Collection entries:

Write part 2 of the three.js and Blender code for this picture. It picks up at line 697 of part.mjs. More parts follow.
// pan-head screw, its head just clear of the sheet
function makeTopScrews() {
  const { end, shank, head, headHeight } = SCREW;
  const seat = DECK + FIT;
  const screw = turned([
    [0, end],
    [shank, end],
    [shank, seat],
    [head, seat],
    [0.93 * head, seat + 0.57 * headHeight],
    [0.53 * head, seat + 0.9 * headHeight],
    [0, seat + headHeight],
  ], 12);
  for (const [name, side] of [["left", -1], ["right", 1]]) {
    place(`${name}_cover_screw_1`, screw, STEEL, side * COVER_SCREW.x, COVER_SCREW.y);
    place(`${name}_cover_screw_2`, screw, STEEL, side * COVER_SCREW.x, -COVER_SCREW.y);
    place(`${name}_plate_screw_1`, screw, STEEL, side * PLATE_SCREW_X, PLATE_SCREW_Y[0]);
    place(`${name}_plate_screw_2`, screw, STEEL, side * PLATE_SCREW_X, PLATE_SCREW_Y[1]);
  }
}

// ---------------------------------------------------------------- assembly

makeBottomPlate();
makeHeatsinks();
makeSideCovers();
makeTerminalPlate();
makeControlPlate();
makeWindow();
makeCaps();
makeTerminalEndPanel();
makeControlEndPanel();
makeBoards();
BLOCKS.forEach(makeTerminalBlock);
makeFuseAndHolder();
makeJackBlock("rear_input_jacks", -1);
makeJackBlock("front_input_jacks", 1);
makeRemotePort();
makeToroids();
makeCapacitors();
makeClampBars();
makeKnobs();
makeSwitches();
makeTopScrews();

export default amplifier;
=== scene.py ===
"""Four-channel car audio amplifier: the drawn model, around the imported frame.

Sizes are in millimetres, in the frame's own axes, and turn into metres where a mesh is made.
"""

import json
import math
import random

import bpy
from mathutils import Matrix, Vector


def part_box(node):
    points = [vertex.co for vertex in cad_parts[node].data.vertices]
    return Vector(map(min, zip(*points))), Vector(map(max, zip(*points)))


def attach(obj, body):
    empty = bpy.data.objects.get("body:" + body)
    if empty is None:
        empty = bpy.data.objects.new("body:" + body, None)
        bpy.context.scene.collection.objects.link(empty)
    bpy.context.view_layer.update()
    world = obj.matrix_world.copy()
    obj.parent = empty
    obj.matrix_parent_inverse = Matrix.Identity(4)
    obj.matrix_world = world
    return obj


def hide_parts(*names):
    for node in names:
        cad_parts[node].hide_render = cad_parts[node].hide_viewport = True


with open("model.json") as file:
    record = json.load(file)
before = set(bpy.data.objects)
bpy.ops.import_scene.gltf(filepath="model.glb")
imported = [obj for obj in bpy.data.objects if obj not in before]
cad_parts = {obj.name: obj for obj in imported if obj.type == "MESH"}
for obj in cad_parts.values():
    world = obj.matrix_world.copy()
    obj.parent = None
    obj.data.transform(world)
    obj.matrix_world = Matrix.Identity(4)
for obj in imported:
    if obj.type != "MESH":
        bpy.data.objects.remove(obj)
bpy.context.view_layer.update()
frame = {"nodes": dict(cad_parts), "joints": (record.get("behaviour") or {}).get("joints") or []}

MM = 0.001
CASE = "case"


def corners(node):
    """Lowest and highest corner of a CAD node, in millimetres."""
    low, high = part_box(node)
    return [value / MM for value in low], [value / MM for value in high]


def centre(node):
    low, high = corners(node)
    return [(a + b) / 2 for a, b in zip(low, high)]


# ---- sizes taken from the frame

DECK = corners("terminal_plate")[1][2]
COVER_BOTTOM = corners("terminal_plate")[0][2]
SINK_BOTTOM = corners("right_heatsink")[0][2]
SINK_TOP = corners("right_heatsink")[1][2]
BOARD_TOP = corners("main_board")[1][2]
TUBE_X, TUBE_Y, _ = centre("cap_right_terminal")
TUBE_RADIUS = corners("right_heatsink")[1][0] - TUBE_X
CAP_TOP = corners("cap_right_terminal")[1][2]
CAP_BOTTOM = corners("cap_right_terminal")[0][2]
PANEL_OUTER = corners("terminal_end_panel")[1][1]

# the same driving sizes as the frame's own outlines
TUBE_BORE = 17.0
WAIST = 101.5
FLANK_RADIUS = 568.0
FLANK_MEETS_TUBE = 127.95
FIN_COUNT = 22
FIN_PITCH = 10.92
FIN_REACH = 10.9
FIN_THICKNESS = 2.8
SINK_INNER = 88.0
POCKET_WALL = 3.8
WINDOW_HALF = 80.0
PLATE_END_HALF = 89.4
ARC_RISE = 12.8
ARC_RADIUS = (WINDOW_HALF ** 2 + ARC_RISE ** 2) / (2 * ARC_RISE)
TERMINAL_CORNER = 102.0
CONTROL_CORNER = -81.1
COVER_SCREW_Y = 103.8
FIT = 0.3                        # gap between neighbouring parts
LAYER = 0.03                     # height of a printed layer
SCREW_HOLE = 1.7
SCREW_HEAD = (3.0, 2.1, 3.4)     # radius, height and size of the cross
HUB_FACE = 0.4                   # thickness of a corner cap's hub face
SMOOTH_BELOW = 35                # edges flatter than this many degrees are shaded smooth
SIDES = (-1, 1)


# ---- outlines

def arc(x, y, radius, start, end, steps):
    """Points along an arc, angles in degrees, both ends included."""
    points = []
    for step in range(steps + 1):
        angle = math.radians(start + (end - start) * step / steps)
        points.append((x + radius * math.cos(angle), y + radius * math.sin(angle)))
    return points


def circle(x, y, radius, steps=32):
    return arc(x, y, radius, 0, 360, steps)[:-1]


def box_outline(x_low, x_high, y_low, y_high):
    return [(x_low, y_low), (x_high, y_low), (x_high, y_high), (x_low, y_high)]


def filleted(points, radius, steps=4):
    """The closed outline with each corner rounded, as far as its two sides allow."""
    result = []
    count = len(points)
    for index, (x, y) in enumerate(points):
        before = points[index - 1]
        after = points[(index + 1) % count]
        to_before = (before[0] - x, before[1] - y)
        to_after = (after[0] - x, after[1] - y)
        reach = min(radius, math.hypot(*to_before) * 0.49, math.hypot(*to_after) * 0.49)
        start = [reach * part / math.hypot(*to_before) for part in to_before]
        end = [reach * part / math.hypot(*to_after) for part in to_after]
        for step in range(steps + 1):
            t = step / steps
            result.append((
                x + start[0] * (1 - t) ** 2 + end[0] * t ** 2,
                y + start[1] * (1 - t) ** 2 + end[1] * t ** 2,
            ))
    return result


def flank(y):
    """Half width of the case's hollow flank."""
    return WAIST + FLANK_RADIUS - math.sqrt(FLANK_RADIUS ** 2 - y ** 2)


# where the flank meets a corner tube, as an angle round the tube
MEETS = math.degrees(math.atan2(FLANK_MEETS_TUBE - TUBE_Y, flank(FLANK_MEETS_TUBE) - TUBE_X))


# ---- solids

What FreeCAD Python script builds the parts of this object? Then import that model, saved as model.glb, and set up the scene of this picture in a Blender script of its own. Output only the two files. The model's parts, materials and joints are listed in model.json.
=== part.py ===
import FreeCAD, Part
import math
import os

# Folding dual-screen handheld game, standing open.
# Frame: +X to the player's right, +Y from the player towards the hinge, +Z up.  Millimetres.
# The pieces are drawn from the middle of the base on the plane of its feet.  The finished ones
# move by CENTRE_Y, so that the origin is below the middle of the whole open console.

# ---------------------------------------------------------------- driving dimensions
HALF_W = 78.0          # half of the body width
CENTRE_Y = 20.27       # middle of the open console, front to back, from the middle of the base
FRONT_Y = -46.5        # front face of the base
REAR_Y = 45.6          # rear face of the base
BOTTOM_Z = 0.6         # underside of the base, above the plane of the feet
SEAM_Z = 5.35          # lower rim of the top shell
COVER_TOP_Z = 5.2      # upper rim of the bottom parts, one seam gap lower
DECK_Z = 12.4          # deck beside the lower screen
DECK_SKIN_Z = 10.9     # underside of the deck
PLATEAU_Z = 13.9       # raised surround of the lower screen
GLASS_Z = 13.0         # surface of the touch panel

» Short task
Print exactly the lines from the one containing "makeBottomPlate();" to the one containing "if empty is", both included, and nothing else.

» Task output
makeBottomPlate();
makeHeatsinks();
makeSideCovers();
makeTerminalPlate();
makeControlPlate();
makeWindow();
makeCaps();
makeTerminalEndPanel();
makeControlEndPanel();
makeBoards();
BLOCKS.forEach(makeTerminalBlock);
makeFuseAndHolder();
makeJackBlock("rear_input_jacks", -1);
makeJackBlock("front_input_jacks", 1);
makeRemotePort();
makeToroids();
makeCapacitors();
makeClampBars();
makeKnobs();
makeSwitches();
makeTopScrews();

export default amplifier;
=== scene.py ===
"""Four-channel car audio amplifier: the drawn model, around the imported frame.

Sizes are in millimetres, in the frame's own axes, and turn into metres where a mesh is made.
"""

import json
import math
import random

import bpy
from mathutils import Matrix, Vector


def part_box(node):
    points = [vertex.co for vertex in cad_parts[node].data.vertices]
    return Vector(map(min, zip(*points))), Vector(map(max, zip(*points)))


def attach(obj, body):
    empty = bpy.data.objects.get("body:" + body)
    if empty is None:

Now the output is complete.